Financial Pheromones

Close your eyes and take a deep breath. Can you smell it? Try again. “Smell what?” you ask. Why, the smell of money. After all, there is nothing more important than money, is there? Why else would so few be receiving so much? In the economic turmoil of the past several years, we’ve become all too acquainted with the ever-burgeoning executive bonus. These additional payments, we are told, assure the corporation’s ability to attract the best and brightest business-types to their ivory towers rather than lose them to a potential competitor. Could someone please tell me how “best and brightest” is defined? And then, could someone tell me why many of these bonus paying entities are in such dire financial straights? Hell, if they’ve got the cream of the crop in their boardrooms, why aren’t they achieving a higher degree of success?

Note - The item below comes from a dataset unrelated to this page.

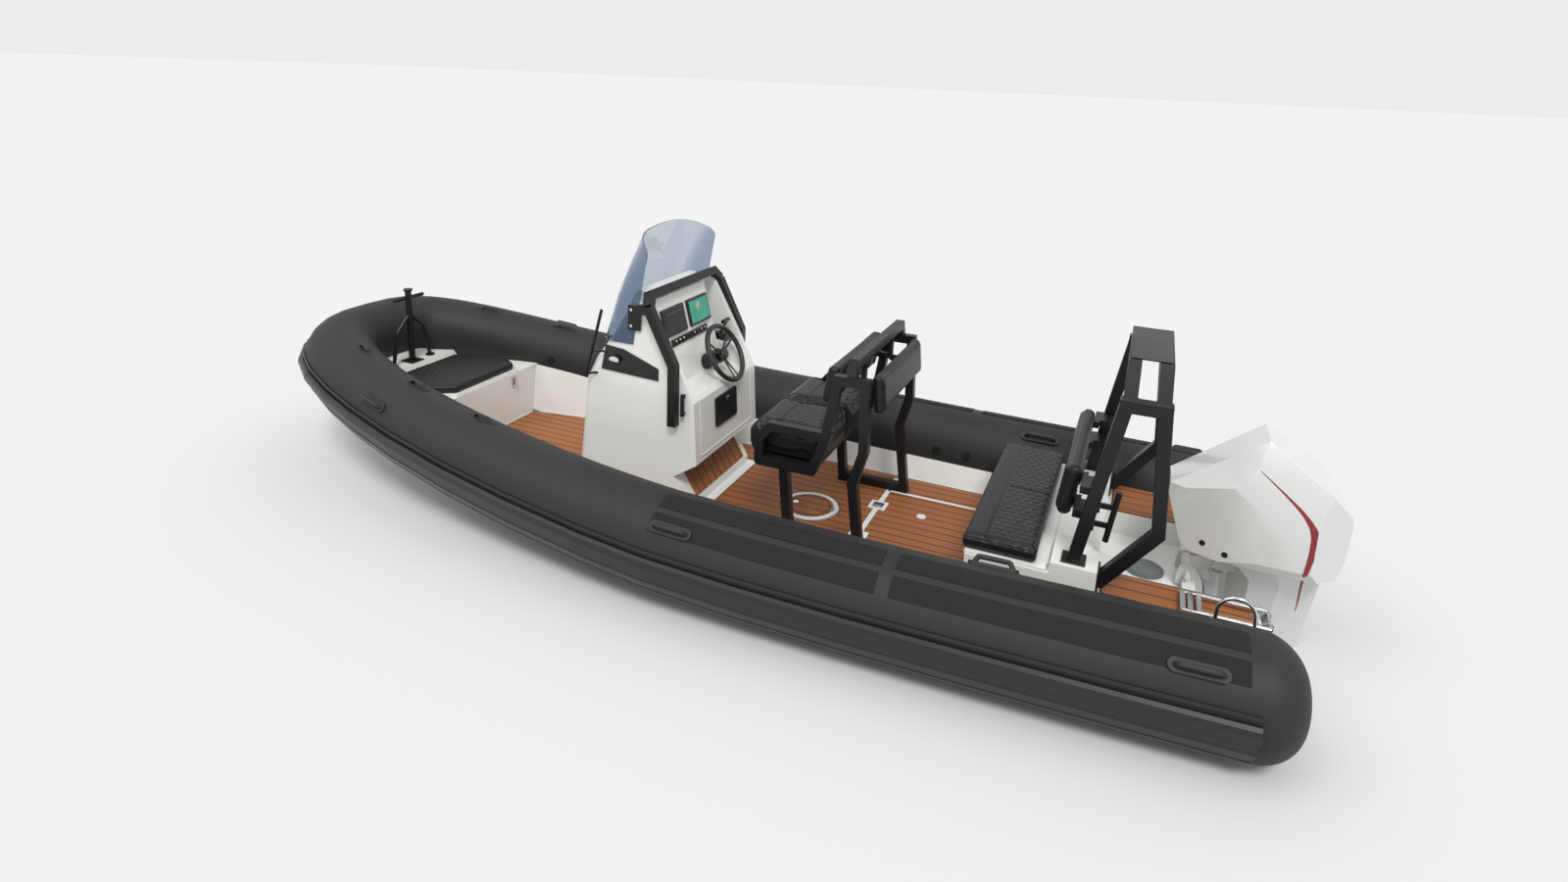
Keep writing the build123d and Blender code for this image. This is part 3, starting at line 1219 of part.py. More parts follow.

We all know, on some level, that this rationale is nothing but a gimmick to explain away rewarding a small faction with very large sums regardless of their performance. Plain and simple, but how do we move away from this construct? First, we have to accept the basic premise as false and here’s a place to begin reconnecting with reality:


We all have a given quality of life. Some of that quality is due exclusively to the numbers written on our paycheck while other parts entail more subjective components: working conditions, geographic location, neighbors, proximity to family members, schools, and the like all add in to the mix that ultimately creates our level of satisfaction with that quality. Would you move across the country for a 10 % raise? Perhaps, if other factors appeared to be more favorable. You might even take a pay cut to get to a better position with a better future in a better area, wouldn’t you? And it goes without saying that many of us would find a way to go anyplace and work for anybody if offered a substantial raise. But not all of us and maybe not even most of us.


“You can’t buy happiness” is an appropriate adage to introduce at this juncture simply because it is true. Unless, of course, you see money as a pathway to every possession that, in theory, will make you happy. There’s a few lottery winners out there that might fall into this category, but most of us define our quality of life in more diverse terms. As a result, bonuses to attract the best possible executive should be unnecessary if the whole package offers a great opportunity.


And what about the best and brightest employees? Where are the bonuses to bring in the best auto workers, or municipal clerks, or doctors, or airline pilots, or anything else? Don’t we need the brightest and best on every step of the corporate ladder? It would seem so since many companies are floundering with supposedly exceptional leadership.


How about letting these would-be corporate wizards test the job market out there and see how desirable their skill sets are? Do you really believe most executives would leave a great job at a great company if their bonus were to disappear (or at least diminish)? I don’t, but it’s high stakes poker and the suits are not only dealing, but they can see everybody else’s hand. The shareholders fold and the rest is financial history. The Board of Directors? Nah, they’re in on the scheme and hang on to their perks only so long as they enable the largess flowing to the management teams.


How about embracing the idea that money, while important, is not the be-all and end-all in the boardroom or the trenches?Once we realize that the smell of money is not all that intoxicating, we can start to reshape corporate philosophy through specific shareholder resolutions and, in the meantime, refusing to blink when threatened with the departure of some omnipotent, omniscient CEO.